Remember Tex's small frame size and Kate Moss appetite? They sell bulls by the pound, not by pedigree or personality value. Tex did not generate a lot of salvage value to offset his lifetime of expenditures. Lesson learned.

Then it was on to Plan B. You could take a non-pregnant cow and give her some testosterone injections to turn her into a juiced-up male full of machismo. She would then wear the chin ball marker and spot all of the cows in heat for you. A suitable candidate was found and hopped up on testosterone. Sure enough, Rosie went from mildly dainty to destructive in a matter of days. She developed a defensive lineman's neck like a bull. She pawed the ground like a bull. She growled two octaves lower like a bull . . . crossed with a grizzly. She threw her head around and acted tough like a bull. She became difficult to herd with an ATV like a bull. She did NOT develop an attraction for cows like a bull, though. No interest in them whatsoever.

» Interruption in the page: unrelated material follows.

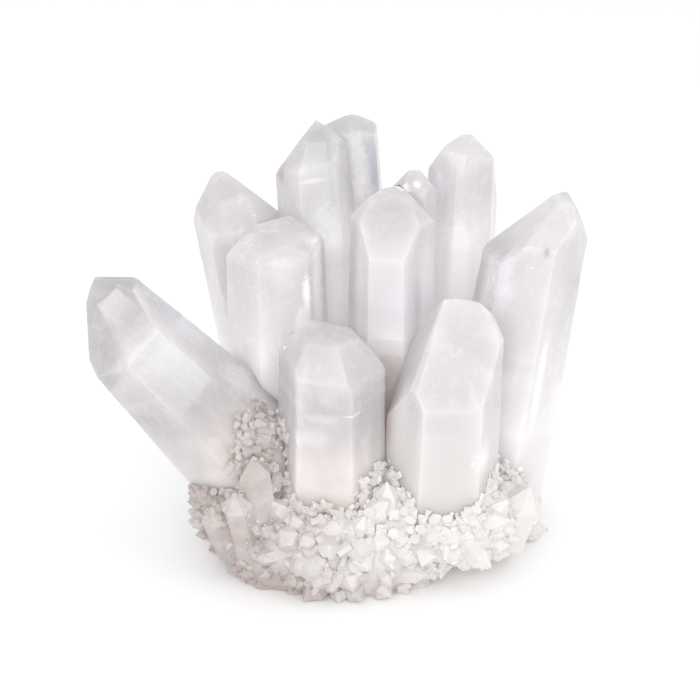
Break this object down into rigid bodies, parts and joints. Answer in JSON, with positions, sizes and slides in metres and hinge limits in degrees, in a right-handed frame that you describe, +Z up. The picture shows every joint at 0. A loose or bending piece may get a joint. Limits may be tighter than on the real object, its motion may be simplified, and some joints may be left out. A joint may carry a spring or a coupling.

Plan B, another strikeout.

Rosie was promptly loaded up and marketed. She generated a far larger check than Tex did. She also generated a far larger amount of fear, respect and amazement at the sale barn than Tex did.

A few years later, I tried the Heat Watch system as part of a research project with ISU, along with a technological device to measure the electroconductivity of the reproductive tract of female bovine. Then I used the Bovine Beacons (see “We’ll leave the light on for you”). Last year, I went with a new system to breed the whole herd in a single day without any heat detection at all. It appears to be the best system so far.

Even so, a fellow producer summed up my gomer experience fairly well. "I'm sorry, but a lovesick Longhorn and a lesbian cow. That there's a funny story, I don't care who ya are!"

Duly noted. It's my job to give people what they want. Although sometimes it would be nice to have to make it up.